WHAT IS ASKED.
Wherever the word "three" appears in a line, copy that line.

DATA EXTRACT.
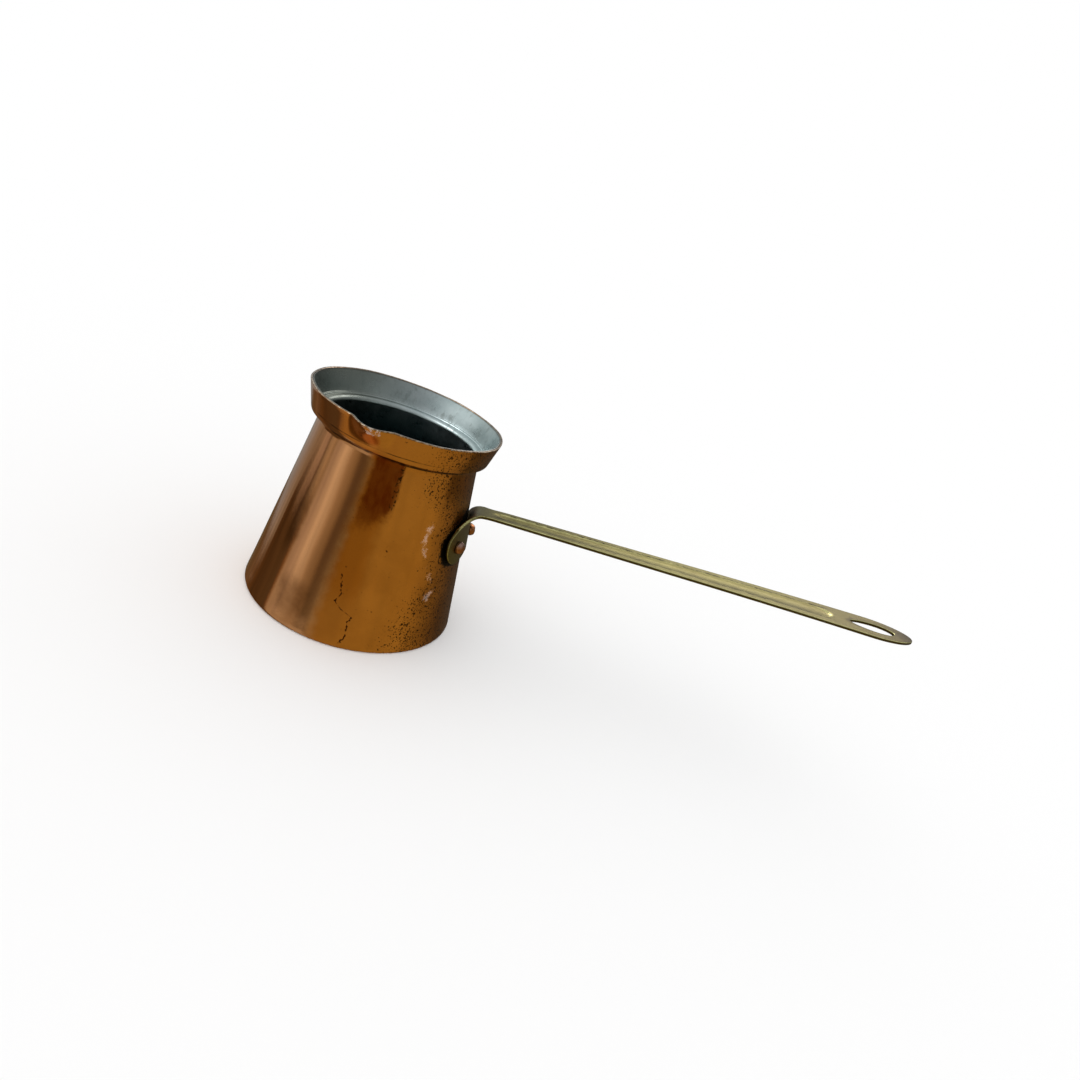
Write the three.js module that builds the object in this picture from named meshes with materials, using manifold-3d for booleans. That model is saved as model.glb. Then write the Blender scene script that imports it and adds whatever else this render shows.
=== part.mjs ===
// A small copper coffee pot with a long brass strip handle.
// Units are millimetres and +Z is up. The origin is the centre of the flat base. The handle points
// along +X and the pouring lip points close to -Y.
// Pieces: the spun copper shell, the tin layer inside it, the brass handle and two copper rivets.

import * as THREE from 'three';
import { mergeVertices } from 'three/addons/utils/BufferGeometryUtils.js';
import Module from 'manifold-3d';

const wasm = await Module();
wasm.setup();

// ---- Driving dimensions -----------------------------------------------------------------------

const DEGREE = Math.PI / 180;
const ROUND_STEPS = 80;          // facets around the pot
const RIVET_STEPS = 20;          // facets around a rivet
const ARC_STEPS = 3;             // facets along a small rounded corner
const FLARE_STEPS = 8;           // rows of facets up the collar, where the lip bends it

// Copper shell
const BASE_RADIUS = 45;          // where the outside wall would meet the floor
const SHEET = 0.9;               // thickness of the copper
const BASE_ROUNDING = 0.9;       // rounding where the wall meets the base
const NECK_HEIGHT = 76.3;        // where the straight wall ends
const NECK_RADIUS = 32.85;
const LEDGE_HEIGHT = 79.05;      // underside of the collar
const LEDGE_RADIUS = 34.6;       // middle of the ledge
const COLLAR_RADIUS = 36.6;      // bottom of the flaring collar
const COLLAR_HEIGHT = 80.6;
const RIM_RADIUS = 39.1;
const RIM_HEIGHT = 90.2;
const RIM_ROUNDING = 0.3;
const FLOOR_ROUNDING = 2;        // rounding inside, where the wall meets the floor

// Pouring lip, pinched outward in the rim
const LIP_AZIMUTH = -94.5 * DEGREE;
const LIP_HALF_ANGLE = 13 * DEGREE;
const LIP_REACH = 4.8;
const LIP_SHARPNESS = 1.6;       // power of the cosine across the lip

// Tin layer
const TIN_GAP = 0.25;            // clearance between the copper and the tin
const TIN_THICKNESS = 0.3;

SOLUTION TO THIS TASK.
Write the three.js module that builds the object in this picture from named meshes with materials, using manifold-3d for booleans. That model is saved as model.glb. Then write the Blender scene script that imports it and adds whatever else this render shows.
import * as THREE from 'three';
import { mergeVertices } from 'three/addons/utils/BufferGeometryUtils.js';